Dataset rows
================================

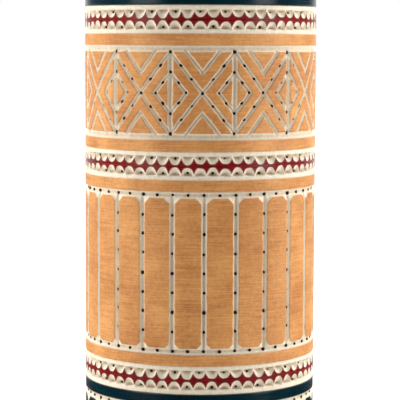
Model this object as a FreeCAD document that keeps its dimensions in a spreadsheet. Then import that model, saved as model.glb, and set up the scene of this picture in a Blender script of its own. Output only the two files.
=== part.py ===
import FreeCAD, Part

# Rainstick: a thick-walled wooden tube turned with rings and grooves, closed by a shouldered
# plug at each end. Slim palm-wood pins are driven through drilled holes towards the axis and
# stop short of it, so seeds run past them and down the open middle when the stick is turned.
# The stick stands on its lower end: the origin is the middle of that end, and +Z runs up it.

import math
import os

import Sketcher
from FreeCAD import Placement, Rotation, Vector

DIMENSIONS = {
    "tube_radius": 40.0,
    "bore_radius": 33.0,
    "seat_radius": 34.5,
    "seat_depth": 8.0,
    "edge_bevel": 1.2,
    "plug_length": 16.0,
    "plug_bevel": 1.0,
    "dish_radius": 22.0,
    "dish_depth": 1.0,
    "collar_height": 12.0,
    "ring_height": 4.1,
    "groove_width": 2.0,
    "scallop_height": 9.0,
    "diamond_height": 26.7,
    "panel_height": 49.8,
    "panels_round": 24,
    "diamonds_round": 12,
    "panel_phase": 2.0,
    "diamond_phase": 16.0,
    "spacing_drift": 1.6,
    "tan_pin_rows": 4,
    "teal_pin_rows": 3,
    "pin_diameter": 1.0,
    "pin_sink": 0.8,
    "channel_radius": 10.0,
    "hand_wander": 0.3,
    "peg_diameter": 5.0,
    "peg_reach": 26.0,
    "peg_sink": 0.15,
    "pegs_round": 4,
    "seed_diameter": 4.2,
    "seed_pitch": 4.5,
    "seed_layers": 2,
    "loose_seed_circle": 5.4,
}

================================

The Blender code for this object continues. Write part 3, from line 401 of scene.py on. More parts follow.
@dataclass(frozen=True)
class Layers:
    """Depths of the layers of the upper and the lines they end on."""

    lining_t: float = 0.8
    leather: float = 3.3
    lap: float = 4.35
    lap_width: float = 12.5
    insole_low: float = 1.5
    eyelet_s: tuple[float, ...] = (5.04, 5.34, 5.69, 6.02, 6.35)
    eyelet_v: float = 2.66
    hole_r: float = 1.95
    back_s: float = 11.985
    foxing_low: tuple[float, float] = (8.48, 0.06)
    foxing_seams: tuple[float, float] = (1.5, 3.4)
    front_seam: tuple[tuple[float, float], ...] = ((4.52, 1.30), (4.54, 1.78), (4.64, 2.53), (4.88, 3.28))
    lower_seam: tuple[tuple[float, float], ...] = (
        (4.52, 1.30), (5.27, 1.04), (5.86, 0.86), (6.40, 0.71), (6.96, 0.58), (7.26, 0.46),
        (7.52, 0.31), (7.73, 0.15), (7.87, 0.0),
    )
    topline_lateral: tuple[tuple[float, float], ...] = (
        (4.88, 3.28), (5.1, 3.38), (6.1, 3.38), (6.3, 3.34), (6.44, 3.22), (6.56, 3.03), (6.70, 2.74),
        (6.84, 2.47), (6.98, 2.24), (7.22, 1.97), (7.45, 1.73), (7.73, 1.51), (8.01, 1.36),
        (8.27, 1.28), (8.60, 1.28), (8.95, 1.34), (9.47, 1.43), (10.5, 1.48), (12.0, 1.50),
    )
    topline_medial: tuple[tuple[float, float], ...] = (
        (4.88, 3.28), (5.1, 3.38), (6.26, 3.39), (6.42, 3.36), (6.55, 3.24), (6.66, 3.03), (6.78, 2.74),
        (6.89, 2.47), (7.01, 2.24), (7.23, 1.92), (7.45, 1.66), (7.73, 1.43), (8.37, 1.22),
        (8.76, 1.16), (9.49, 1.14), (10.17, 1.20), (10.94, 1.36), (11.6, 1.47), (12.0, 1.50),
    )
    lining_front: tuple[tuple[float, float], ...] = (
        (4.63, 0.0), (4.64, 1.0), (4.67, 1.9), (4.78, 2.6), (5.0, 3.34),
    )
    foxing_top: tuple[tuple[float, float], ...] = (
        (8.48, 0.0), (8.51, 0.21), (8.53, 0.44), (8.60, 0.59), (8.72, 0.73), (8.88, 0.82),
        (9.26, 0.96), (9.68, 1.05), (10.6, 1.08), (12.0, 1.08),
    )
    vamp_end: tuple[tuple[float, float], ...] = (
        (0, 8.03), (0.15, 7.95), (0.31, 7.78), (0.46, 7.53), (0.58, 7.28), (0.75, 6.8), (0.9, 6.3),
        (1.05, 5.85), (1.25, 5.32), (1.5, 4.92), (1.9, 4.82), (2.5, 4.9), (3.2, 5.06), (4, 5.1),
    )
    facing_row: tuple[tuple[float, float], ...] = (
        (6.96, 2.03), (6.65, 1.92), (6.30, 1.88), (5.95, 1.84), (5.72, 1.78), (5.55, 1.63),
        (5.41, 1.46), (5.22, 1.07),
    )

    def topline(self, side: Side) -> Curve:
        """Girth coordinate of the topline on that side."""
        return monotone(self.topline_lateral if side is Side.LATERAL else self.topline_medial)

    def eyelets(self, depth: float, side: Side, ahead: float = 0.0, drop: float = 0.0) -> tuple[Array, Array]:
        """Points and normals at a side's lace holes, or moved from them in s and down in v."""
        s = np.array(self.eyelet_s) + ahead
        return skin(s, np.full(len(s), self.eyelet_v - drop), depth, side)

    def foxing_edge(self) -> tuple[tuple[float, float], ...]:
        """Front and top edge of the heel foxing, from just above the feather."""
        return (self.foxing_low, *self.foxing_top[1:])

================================

### PROBLEM
Lines containing the string "import" should be counted; reply with their number and nothing more.

### SOLUTION
6